SET EXERCISE
Your answer should be a single number: the count of lines that hold the word "this".

GIVEN DATA

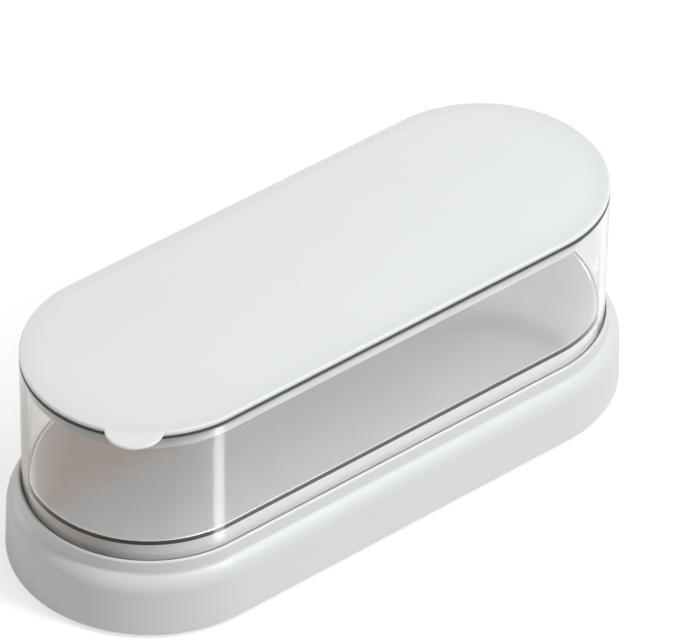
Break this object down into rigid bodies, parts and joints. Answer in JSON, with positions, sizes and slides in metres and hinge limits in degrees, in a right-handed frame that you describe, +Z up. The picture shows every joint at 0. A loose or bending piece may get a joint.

==

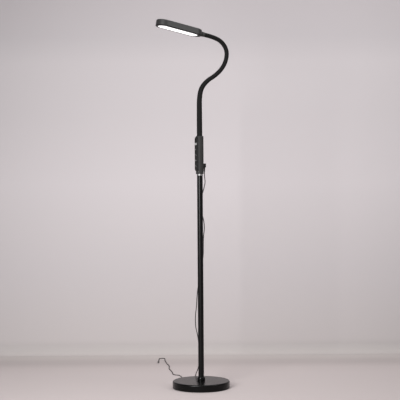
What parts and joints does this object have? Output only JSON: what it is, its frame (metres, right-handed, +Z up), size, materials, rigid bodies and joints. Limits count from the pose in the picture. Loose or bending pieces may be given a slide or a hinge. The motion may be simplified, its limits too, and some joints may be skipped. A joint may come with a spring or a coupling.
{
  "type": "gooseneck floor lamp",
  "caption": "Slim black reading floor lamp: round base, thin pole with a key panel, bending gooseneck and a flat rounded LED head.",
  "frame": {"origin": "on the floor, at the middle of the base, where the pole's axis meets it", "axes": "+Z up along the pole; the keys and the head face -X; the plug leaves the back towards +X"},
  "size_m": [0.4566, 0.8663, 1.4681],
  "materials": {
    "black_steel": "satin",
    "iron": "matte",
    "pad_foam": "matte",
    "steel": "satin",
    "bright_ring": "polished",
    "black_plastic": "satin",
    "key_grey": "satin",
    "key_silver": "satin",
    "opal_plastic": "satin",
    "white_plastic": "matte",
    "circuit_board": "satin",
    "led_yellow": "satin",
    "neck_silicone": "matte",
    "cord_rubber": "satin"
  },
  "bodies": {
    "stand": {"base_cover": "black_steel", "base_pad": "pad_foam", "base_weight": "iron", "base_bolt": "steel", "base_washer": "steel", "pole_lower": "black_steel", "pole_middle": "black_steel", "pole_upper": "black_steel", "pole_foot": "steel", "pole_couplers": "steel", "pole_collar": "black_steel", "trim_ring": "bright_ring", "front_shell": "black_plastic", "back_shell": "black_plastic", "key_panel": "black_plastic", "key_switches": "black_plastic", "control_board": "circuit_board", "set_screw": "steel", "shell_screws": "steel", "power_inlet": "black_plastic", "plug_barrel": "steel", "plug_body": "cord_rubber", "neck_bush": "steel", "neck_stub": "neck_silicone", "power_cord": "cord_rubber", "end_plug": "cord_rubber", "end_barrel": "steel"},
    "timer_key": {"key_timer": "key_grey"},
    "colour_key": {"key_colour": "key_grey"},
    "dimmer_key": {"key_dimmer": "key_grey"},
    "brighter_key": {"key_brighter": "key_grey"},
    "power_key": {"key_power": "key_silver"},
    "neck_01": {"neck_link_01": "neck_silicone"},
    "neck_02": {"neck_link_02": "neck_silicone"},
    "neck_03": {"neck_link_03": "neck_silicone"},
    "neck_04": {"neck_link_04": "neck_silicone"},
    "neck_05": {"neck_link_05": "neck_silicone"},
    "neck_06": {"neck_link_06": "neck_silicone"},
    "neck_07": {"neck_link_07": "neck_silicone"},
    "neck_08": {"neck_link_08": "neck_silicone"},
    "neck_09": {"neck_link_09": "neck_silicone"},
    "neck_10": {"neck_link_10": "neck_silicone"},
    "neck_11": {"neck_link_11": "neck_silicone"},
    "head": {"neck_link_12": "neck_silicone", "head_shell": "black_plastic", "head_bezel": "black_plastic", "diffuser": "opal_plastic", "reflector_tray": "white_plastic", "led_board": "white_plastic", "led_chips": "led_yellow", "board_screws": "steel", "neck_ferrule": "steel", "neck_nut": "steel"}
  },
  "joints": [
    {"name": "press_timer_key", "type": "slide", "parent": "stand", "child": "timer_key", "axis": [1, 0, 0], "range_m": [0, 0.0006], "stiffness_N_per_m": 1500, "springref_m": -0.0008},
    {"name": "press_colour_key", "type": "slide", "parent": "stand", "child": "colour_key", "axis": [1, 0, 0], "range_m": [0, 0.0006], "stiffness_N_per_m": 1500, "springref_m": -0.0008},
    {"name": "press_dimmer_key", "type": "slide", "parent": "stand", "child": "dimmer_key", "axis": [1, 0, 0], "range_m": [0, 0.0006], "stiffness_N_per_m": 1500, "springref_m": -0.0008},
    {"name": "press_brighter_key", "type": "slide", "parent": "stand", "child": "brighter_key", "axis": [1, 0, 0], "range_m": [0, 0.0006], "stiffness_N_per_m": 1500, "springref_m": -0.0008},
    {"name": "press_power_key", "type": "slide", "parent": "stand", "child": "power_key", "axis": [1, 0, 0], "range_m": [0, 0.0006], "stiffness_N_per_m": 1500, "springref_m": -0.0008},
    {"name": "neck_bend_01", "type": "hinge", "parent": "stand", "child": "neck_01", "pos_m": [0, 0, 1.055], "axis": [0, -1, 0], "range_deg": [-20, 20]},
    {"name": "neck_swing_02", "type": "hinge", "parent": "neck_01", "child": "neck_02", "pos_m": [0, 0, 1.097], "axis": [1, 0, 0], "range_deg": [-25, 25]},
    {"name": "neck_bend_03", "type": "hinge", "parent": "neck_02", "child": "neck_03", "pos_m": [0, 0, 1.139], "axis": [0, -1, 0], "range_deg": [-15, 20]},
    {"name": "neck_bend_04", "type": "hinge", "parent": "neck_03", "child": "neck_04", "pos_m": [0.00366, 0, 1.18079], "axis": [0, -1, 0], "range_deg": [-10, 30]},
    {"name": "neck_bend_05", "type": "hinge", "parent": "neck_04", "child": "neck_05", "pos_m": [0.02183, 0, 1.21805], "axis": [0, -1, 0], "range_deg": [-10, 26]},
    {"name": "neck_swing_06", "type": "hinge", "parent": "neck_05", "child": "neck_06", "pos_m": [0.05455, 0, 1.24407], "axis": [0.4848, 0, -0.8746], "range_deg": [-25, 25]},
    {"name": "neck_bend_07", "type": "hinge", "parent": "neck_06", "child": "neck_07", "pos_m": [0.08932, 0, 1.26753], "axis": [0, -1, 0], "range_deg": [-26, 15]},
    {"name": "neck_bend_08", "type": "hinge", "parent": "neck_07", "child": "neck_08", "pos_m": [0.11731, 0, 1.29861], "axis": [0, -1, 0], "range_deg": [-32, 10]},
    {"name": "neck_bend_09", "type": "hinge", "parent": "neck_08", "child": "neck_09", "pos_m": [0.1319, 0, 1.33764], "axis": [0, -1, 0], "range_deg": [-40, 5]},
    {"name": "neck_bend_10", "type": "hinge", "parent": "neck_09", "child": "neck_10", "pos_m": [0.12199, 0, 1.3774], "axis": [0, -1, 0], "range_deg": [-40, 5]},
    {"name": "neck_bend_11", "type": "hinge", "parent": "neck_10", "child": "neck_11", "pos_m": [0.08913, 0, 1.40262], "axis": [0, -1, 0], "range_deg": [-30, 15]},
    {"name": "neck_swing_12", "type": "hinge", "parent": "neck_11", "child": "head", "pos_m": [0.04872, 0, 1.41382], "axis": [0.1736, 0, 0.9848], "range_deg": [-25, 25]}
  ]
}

EXERCISE RESPONSE
2